紀伊国名所図会によると藤田町藤井は日高川の水便による物資の集散地として、特に文化文政の頃には「日高綛」の本場として栄えていた。

ところが開国後、安価な外国綿の輸入により日高綛は大打撃を受けた。そこで先覚者たちは綛糸に代る地場産業として日高川の清流を利用した和紙製造に目を付けた。藤井の有志が製紙用具と原料を農家に貸し付け、一括で買い占めて販売する体制を確立した。(明治九年ころ)

和紙生産地域: 御坊市藤田町藤井

原材料の栽培地域: 日高川町寒川・熊野川・初湯川・弥谷、竜神村小家

製品: 主に障子紙、敷紙(畳の下に敷く紙)

出荷: 地元の紙問屋に行商人が買い付けに来る。

用具の改善、技術の向上により明治9年県庁御用紙に指定され、同年内国勧業博覧会(東京)出品して入賞。

明治22年の大洪水で壊滅的打撃を受けたが、土佐和紙の技術を導入し美山村周辺に原料を確保し(明治33年)明治末期には約60軒が従事。約12,000円の産額がある。大正元年には半紙と障子紙製造量は県下首位であった。

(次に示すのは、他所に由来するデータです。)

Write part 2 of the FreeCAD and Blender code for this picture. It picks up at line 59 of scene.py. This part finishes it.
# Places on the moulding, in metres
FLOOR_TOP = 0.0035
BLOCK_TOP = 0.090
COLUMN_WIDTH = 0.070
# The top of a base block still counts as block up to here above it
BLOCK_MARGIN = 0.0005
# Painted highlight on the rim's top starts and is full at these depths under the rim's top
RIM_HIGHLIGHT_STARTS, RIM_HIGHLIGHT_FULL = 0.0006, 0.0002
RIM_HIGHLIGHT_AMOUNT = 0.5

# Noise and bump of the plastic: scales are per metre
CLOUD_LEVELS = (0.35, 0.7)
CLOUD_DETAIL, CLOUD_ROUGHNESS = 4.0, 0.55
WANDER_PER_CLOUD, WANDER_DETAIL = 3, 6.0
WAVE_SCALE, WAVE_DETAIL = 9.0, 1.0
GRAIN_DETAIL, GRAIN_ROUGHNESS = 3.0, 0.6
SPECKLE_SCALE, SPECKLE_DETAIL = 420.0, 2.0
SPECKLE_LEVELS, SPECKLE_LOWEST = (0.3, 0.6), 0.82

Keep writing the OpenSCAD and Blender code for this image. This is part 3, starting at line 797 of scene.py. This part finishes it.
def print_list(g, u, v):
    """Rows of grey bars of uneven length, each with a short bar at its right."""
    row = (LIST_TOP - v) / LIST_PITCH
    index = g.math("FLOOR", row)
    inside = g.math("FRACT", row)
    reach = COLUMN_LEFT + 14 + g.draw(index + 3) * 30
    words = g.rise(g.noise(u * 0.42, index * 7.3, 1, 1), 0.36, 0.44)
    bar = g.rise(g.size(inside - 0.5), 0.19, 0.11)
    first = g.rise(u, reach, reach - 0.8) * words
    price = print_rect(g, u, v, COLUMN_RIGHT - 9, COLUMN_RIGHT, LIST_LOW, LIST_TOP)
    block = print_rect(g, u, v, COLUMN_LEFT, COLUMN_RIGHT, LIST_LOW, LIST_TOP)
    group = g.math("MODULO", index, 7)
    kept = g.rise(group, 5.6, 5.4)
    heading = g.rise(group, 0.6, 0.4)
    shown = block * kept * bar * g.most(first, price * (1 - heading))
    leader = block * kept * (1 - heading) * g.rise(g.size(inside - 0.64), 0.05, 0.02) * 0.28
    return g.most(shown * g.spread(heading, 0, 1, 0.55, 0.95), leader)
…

大正3,4年には愛媛県宇摩地方から新技術の講師を招いている。

しかし、第一次世界大戦以来機械漉きに圧迫される中で大正9年に南海紙業株式会社が設立され、藤井の手漉き業者はほとんど従業員として雇用される中、約20軒が従来通りの家内生産を続けたが、昭和28年の7.18水害後全く消滅してしまった。

昭和47年 藤井和紙保存研究会が結成され技術の復活に取り組み 御坊市無形文化財に指定される。